30. The Court is not able to conclude that a lease of the subject land or the grant of an easement is required. Even so, the amount of compensation payable would be a minim.
31. Having regard to the whole of the evidence and the submissions made on behalf of both parties and taking into account such of the matters specified in s 3(3) of the Encroachment of Buildings Act as are relevant the Court concludes that the proper exercise of its discretion in the circumstances is to refuse the relief that the applicant seeks.
Costs
32. It is indeed unfortunate that this dispute has expanded to the point where both parties have expended significant costs in obtaining professional advice and legal costs.
33. The only explanation for the applicant’s pursuit of a remedy comes from the submission made by Mr Coombs and to which I made specific reference at the outset. These are not matters that should be attributed significant weight, if any, in determining whether the Court should make an order for costs. Indeed in the absence either of evidence or an admission by the respondent that they have some bearing on the case they are irrelevant matters.
34. Furthermore, the respondent has consistently offered to remedy the encroachment in response to the applicant’s complaint by seeking to gain access for the purpose of removing the subterranean concrete intrusion into the applicant’s land. These offers have not been accepted. The applicant does not seek that relief from the Court.

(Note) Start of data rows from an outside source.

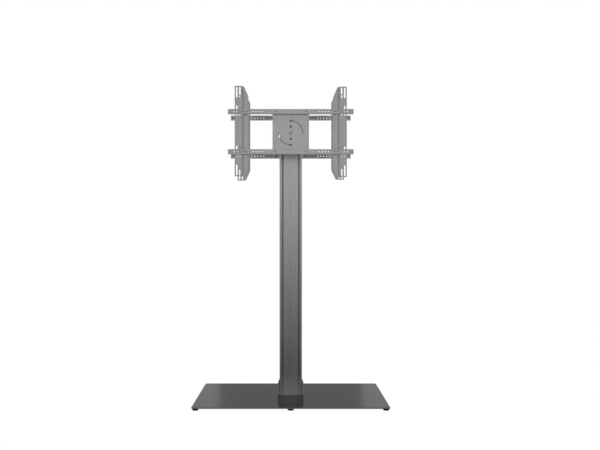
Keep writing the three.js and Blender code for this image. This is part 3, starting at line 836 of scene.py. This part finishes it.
def cheek_bolt(hand, side, end):
    """A countersunk socket bolt along X, with its head flush in the cheek."""
    node = "cheek_bolt_%s_%s" % (hand, end)
    low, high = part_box(node)
    middle = (low + high) / 2
    radius = (high.z - low.z) / 2
    length = high.x - low.x
    socket = hexagon(radius * SOCKET_SHARE)
    neck = length - radius * CHEEK_HEAD_SHARE
    levels = [(0, CHEEK_SHANK - THREAD_DEPTH - HEAD_EDGE)]
    levels += thread(HEAD_EDGE, neck, CHEEK_SHANK)
    levels += [(neck, radius), (length - HEAD_EDGE, radius), (length, radius - HEAD_EDGE)]
    levels += [(length, socket), (length - radius * SOCKET_DEPTH_SHARE, socket)]
    inner = low.x if side > 0 else high.x
    along = Matrix(((0, 0, side, inner), (1, 0, 0, middle.y), (0, 1, 0, middle.z), (0, 0, 0, 1)))
    place(node + "_socket_head", turned(levels), along, node)


# Mounts

def access_holes(middle=0):
    """The two holes above and below the pivot."""
    return [circle((middle, side * ACCESS_HOLE_HEIGHT), ACCESS_HOLE_RADIUS) for side in (-1, 1)]


def carriage(prefix):
    """A lipped channel folded from one sheet, with its lips on the column and its front wall outwards."""
    node = prefix + "_carriage"
    low, high = mount_box("front_carriage")
    bend = (CARRIAGE_BEND - CARRIAGE_SHEET / 2) * QUARTER
    lip = CARRIAGE_LIP - CARRIAGE_BEND
    wall = high[2] - low[2] - CARRIAGE_BEND * 2
    sections = channel_sections(lip, wall, high[0] - low[0] - CARRIAGE_BEND * 2, bend)
    total = flat_length(sections)
    corners = [(0, low[1]), (total, low[1]), (total, high[1]), (0, high[1])]
    holes = []
    wall_middle = lip + bend + wall / 2
    half = CARRIAGE_WINDOW[0] / 2
    top = CARRIAGE_WINDOW[1] / 2
    for along in (wall_middle, total - wall_middle):
        corner = (CARRIAGE_WINDOW_CORNER,) * 2
        holes.append(rounded_rectangle((along - half, -top), (along + half, top), corner))
    for height, shank in ((0, PIVOT_SHANK), (GUIDE_RADIUS, GUIDE_SHANK), (-GUIDE_RADIUS, GUIDE_SHANK)):
        holes.append(circle((total / 2, height), shank + HOLE_GAP))
    holes += access_holes(total / 2)
    stud_along = SLOT_SPACING / 2 - (high[0] - CARRIAGE_LIP)
    for along in (stud_along, total - stud_along):
        for height in (-CLAMP_SPACING / 2, CLAMP_SPACING / 2):
            holes.append(circle((along, height), CLAMP_STUD_RADIUS + HOLE_GAP))
    half_sheet = CARRIAGE_SHEET / 2
    sheet = slab(filleted(corners, CARRIAGE_CORNER), holes, -half_sheet, half_sheet, THICK_EDGE)
    start = (low[0] + CARRIAGE_LIP, low[2] + half_sheet)
    channel = folded(sheet, sections, start, math.pi)
    place(node + "_folded", channel, MOUNT_FRAMES[prefix], node)


def hex_face(apothem, height, sense, shares):
    """Levels of a hexagon's chamfered face, from its round flat, up or down, to its full corners."""
    flat_share, turned_share = shares
    corner = apothem / APOTHEM_SHARE
    chamfer = corner - apothem
    edge = sense * chamfer * HEX_EDGE_SHARE
    halfway = hexagon(apothem, corner - chamfer * turned_share)
    return [(height, apothem * flat_share), (height + edge / 2, halfway), (height + edge, hexagon(apothem))]


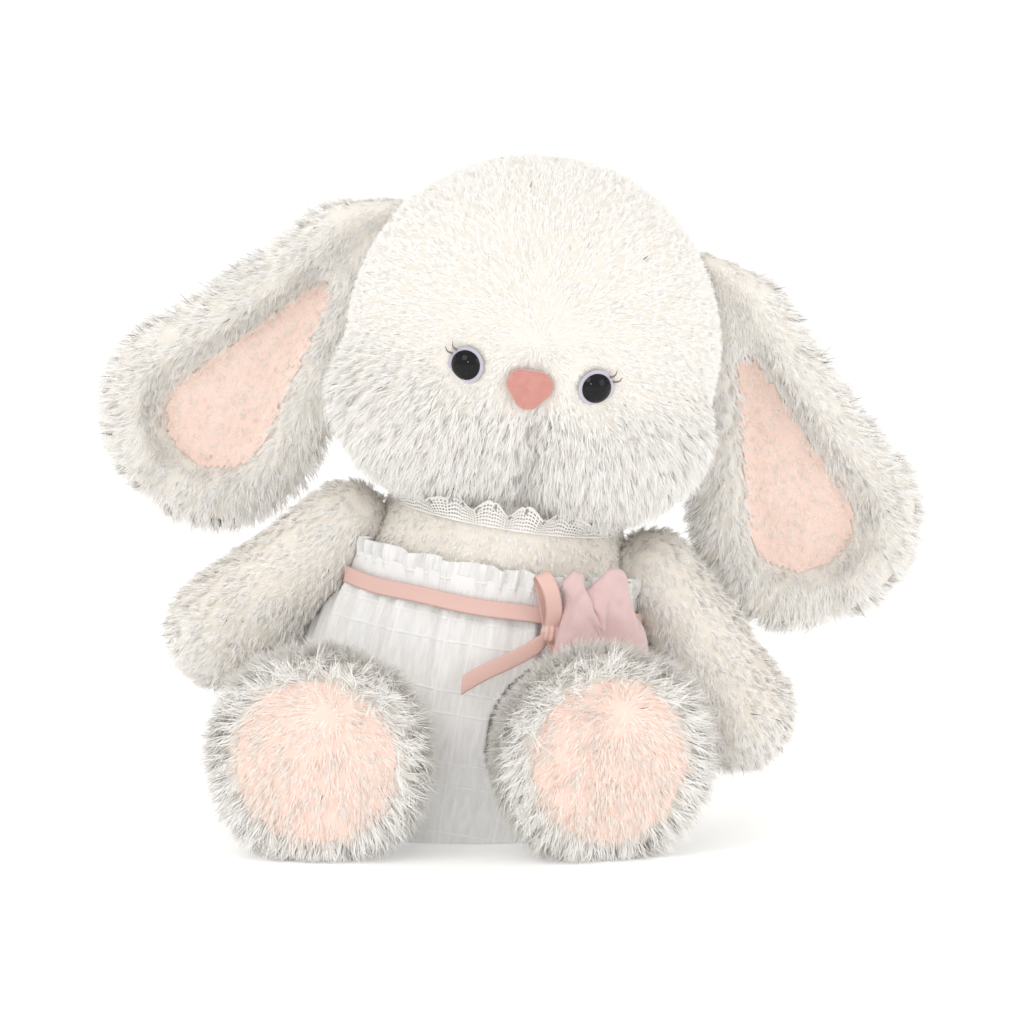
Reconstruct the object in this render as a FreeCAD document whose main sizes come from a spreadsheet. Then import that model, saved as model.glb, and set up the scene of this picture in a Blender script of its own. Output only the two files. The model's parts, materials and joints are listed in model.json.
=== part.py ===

35. In the exercise of the Court’s discretion, pursuant to s 69 of the Land and Environment Act 1979, it is appropriate to take account of the fact that the respondent has been wholly successful in the proceedings. The Court will, therefore, make an order for costs in favour of the respondent.
36. The Court makes the following formal orders:-Orders
- (1) Application dismissed.
(3) The exhibits, except exhibit 2, may be returned.(2) The applicant is ordered to pay the respondent’s costs.